Go through the entries below and copy each line containing the word "scene".

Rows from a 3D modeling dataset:
--- begin ---

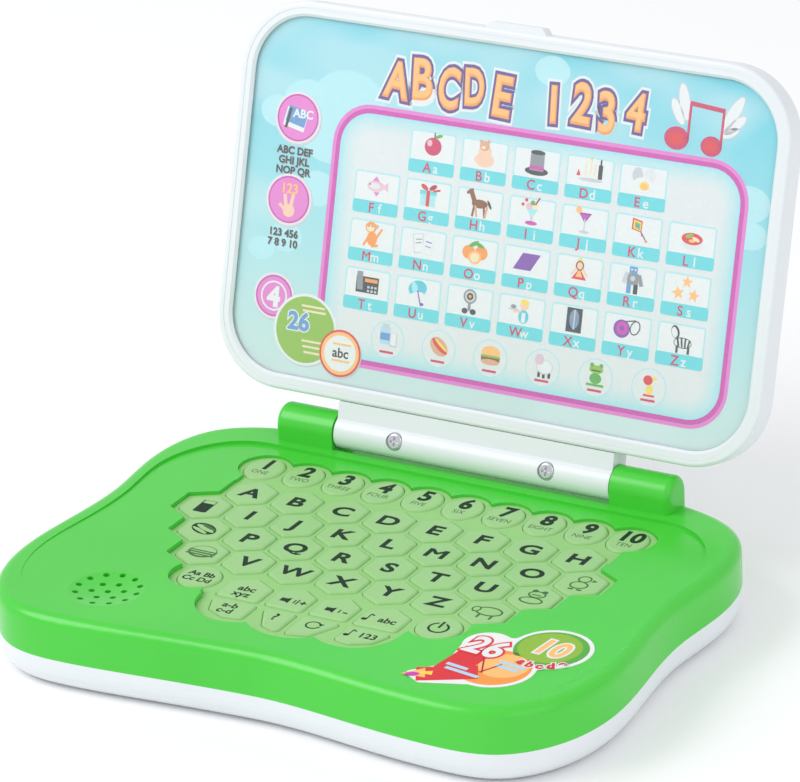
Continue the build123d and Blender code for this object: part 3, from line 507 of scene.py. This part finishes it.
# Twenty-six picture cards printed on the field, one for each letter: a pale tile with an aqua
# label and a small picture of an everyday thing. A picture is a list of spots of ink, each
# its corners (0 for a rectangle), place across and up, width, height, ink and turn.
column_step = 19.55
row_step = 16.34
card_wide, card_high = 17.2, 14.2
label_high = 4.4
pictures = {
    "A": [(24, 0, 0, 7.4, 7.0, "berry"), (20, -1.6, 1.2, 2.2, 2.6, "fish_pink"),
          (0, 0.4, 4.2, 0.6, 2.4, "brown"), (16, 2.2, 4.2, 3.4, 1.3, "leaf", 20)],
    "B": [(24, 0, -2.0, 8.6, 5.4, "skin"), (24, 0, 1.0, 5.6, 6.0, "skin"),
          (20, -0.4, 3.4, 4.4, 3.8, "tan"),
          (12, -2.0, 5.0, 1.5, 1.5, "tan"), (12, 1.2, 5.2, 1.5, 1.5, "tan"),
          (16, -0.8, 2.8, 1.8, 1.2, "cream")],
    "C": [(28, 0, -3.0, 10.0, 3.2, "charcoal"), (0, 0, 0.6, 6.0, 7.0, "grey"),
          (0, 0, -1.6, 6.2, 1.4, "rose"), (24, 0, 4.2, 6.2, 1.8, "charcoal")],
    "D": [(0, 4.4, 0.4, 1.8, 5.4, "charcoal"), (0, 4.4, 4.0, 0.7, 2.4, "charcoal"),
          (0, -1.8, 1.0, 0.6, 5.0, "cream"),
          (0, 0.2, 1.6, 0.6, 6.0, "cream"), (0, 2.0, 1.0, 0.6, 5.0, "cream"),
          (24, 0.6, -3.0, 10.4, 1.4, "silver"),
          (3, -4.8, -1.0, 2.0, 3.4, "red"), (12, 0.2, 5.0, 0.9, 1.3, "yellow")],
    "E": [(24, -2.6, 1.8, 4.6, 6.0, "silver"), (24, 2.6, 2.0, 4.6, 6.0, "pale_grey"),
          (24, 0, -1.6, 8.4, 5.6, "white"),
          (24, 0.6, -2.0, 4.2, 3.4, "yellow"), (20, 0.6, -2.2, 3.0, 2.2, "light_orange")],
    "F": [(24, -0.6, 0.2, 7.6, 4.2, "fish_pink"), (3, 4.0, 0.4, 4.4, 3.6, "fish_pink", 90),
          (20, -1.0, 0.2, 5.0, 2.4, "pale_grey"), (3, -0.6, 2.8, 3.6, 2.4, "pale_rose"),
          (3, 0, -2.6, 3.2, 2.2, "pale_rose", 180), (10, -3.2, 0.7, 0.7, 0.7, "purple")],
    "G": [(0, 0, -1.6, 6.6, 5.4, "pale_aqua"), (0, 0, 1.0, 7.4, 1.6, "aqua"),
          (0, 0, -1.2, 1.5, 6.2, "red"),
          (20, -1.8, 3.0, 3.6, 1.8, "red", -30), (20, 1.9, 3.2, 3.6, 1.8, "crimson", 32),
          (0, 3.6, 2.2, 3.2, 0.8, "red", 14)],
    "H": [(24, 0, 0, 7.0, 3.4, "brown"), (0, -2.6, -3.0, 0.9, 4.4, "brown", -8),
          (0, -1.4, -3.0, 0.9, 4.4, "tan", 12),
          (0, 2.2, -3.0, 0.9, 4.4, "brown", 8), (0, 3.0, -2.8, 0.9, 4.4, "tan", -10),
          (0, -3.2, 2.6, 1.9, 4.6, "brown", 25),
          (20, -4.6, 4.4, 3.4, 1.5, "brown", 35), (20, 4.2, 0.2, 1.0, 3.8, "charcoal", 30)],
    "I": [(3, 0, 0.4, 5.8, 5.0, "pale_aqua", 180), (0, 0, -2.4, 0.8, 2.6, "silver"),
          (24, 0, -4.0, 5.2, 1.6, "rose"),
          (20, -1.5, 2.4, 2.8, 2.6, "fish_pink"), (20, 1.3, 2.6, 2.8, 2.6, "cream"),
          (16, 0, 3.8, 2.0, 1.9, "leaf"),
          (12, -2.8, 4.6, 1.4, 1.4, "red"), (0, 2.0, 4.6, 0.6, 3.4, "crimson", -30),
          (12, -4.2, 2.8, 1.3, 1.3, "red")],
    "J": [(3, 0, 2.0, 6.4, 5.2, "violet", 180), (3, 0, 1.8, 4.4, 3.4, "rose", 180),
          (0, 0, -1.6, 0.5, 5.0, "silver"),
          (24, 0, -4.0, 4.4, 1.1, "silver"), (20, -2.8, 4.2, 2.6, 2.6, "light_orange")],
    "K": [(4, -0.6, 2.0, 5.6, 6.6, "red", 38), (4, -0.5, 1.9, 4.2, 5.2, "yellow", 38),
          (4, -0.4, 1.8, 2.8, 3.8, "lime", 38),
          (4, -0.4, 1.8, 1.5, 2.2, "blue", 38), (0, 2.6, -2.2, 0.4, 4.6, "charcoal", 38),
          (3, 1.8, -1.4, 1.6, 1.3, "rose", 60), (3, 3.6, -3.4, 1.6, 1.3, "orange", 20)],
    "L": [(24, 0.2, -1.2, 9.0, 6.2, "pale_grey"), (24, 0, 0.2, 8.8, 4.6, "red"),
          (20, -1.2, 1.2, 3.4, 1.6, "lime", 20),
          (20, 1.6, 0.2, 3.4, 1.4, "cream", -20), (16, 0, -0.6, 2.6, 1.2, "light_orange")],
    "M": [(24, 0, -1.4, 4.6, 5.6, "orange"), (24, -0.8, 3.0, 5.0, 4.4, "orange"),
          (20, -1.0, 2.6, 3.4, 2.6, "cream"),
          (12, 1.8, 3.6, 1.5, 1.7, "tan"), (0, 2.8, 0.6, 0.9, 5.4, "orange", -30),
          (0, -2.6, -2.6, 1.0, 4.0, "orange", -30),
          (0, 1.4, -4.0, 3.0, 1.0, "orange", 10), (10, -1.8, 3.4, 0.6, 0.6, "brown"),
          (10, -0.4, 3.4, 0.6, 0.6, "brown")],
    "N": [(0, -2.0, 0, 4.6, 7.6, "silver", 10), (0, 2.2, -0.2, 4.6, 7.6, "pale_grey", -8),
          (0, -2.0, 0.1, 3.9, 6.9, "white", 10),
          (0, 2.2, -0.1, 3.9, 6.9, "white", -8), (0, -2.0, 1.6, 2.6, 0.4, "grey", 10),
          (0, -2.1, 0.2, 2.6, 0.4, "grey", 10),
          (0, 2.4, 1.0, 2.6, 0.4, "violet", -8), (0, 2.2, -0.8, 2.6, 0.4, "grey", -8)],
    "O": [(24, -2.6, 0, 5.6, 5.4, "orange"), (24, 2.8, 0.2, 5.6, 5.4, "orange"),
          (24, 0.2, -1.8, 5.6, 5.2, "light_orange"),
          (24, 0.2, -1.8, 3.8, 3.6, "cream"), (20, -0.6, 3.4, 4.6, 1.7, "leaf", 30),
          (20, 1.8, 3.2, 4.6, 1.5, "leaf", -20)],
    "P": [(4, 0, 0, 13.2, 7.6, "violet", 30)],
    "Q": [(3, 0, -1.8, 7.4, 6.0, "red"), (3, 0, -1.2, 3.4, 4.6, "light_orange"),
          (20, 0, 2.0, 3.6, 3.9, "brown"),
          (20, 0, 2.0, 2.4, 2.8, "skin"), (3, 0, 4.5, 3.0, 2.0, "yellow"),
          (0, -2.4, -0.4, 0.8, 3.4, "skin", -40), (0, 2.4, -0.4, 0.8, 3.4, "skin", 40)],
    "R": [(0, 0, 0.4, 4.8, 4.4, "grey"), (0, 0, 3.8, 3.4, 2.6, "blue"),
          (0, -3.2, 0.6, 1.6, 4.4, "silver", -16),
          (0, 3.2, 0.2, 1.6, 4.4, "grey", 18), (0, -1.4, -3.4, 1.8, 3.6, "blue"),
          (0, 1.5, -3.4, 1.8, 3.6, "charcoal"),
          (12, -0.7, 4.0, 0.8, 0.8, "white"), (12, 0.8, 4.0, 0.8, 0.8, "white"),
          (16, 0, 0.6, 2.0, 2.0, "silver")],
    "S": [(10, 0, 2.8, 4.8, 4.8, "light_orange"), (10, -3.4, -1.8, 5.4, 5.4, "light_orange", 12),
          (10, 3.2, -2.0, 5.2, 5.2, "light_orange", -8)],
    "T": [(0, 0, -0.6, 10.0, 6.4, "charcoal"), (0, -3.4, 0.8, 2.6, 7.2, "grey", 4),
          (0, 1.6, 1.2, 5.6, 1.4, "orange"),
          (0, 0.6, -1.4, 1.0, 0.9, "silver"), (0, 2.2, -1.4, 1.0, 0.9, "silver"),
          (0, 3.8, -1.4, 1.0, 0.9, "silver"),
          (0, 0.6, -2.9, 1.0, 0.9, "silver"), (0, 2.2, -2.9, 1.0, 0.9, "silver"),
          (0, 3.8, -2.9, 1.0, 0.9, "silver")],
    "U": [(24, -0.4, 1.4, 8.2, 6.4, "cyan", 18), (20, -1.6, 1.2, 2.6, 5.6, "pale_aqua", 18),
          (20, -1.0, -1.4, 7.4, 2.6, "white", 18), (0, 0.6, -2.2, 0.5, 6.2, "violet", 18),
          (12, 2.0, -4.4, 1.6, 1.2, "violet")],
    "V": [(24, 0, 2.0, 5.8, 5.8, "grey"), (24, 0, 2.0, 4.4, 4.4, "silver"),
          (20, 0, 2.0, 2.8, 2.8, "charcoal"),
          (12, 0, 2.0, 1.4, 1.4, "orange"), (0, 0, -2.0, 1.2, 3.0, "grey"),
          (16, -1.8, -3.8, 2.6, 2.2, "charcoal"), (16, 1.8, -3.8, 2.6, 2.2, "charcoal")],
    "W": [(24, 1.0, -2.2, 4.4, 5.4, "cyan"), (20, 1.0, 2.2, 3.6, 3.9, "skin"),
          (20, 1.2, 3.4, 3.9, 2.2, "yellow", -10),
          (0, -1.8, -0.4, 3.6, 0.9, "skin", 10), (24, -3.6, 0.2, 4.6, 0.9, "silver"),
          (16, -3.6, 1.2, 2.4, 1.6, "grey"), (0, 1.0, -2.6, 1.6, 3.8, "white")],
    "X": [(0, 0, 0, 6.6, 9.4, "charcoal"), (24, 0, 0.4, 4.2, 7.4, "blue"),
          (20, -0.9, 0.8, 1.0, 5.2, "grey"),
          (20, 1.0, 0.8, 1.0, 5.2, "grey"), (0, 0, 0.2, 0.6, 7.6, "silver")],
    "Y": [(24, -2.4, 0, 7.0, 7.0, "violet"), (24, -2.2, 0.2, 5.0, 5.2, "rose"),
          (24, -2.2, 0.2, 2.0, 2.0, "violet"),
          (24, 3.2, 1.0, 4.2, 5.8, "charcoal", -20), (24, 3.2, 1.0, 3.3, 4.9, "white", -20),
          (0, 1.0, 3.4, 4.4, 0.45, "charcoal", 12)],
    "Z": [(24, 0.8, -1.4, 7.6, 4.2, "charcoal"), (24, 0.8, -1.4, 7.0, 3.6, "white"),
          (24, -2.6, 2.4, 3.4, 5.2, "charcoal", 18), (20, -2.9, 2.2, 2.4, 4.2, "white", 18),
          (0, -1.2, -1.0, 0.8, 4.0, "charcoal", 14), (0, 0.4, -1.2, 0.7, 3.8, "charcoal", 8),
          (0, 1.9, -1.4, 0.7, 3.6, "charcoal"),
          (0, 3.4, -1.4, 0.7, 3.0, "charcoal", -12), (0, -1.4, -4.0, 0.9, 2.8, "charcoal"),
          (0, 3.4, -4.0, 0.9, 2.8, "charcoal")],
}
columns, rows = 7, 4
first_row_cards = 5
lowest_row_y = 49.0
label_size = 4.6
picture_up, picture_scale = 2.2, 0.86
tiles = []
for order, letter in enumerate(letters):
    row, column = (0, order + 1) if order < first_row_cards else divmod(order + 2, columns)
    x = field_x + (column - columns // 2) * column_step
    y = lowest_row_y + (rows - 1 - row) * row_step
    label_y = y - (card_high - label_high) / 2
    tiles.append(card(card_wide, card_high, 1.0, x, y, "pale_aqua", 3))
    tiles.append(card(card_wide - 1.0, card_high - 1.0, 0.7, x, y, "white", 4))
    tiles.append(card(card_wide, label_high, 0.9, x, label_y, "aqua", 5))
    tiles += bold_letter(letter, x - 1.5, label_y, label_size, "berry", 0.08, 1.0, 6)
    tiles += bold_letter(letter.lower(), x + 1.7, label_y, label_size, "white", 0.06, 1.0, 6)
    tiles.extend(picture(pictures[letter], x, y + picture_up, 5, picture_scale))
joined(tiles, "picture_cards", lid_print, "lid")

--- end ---
--- begin ---

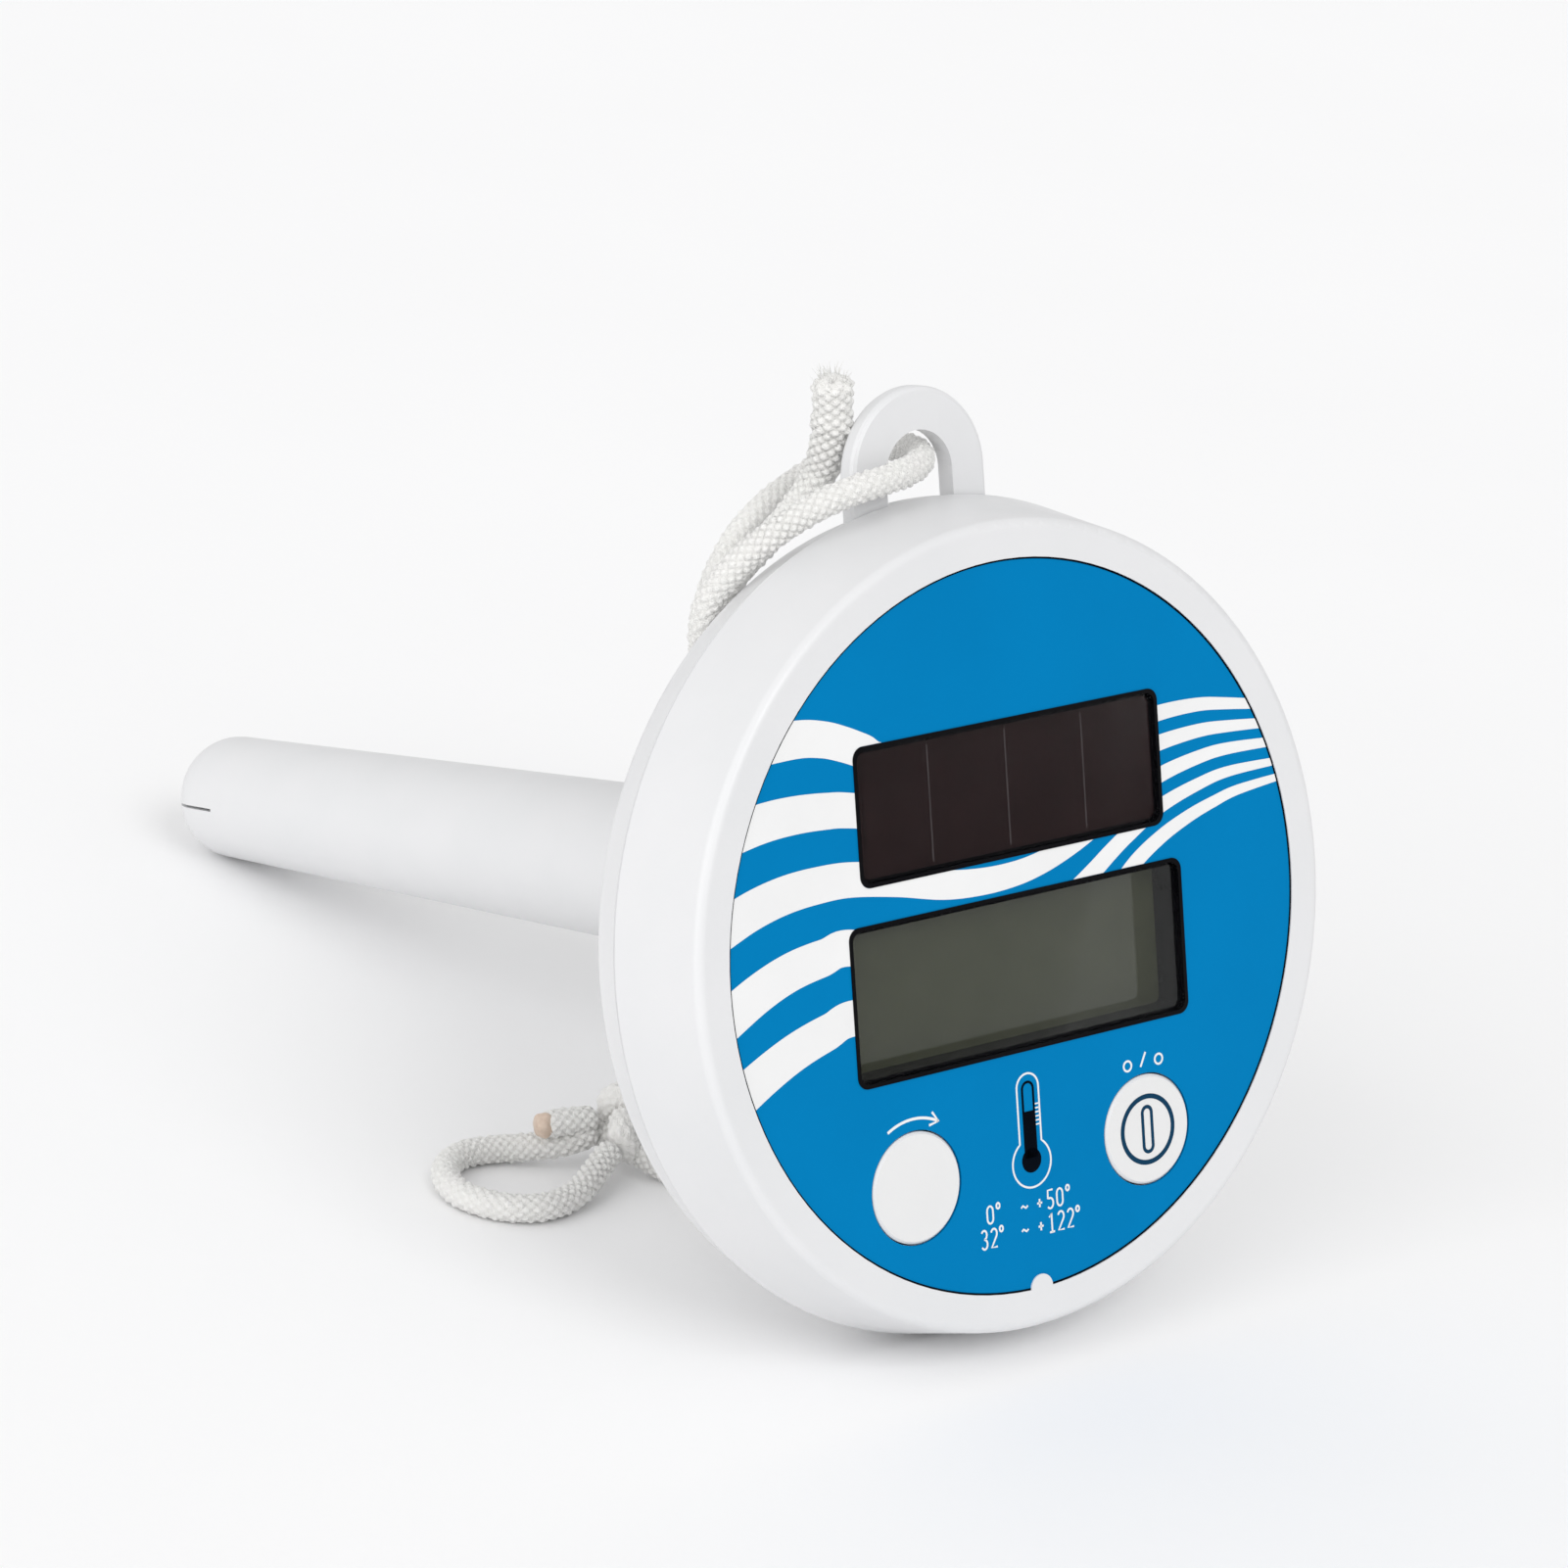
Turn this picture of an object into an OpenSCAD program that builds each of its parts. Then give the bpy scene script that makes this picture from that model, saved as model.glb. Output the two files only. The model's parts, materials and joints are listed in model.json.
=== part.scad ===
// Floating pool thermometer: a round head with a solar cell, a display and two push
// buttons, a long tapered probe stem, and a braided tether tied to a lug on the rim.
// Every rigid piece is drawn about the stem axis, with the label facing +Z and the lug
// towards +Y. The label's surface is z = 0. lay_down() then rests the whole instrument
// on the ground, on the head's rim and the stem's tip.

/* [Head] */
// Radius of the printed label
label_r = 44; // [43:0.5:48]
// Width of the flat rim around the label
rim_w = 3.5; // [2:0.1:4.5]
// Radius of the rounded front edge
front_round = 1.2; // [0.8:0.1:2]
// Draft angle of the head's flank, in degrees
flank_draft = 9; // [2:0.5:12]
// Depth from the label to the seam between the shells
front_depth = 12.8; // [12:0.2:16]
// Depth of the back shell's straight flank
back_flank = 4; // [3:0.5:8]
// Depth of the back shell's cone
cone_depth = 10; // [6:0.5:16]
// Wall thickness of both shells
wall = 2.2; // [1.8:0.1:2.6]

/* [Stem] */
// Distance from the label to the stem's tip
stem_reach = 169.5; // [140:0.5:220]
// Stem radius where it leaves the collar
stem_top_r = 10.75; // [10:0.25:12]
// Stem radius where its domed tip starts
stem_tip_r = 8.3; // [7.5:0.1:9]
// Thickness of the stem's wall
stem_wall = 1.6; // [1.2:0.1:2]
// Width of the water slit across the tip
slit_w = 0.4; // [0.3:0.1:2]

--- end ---

### OUTPUT OF THE TASK:
Continue the build123d and Blender code for this object: part 3, from line 507 of scene.py. This part finishes it.
Turn this picture of an object into an OpenSCAD program that builds each of its parts. Then give the bpy scene script that makes this picture from that model, saved as model.glb. Output the two files only. The model's parts, materials and joints are listed in model.json.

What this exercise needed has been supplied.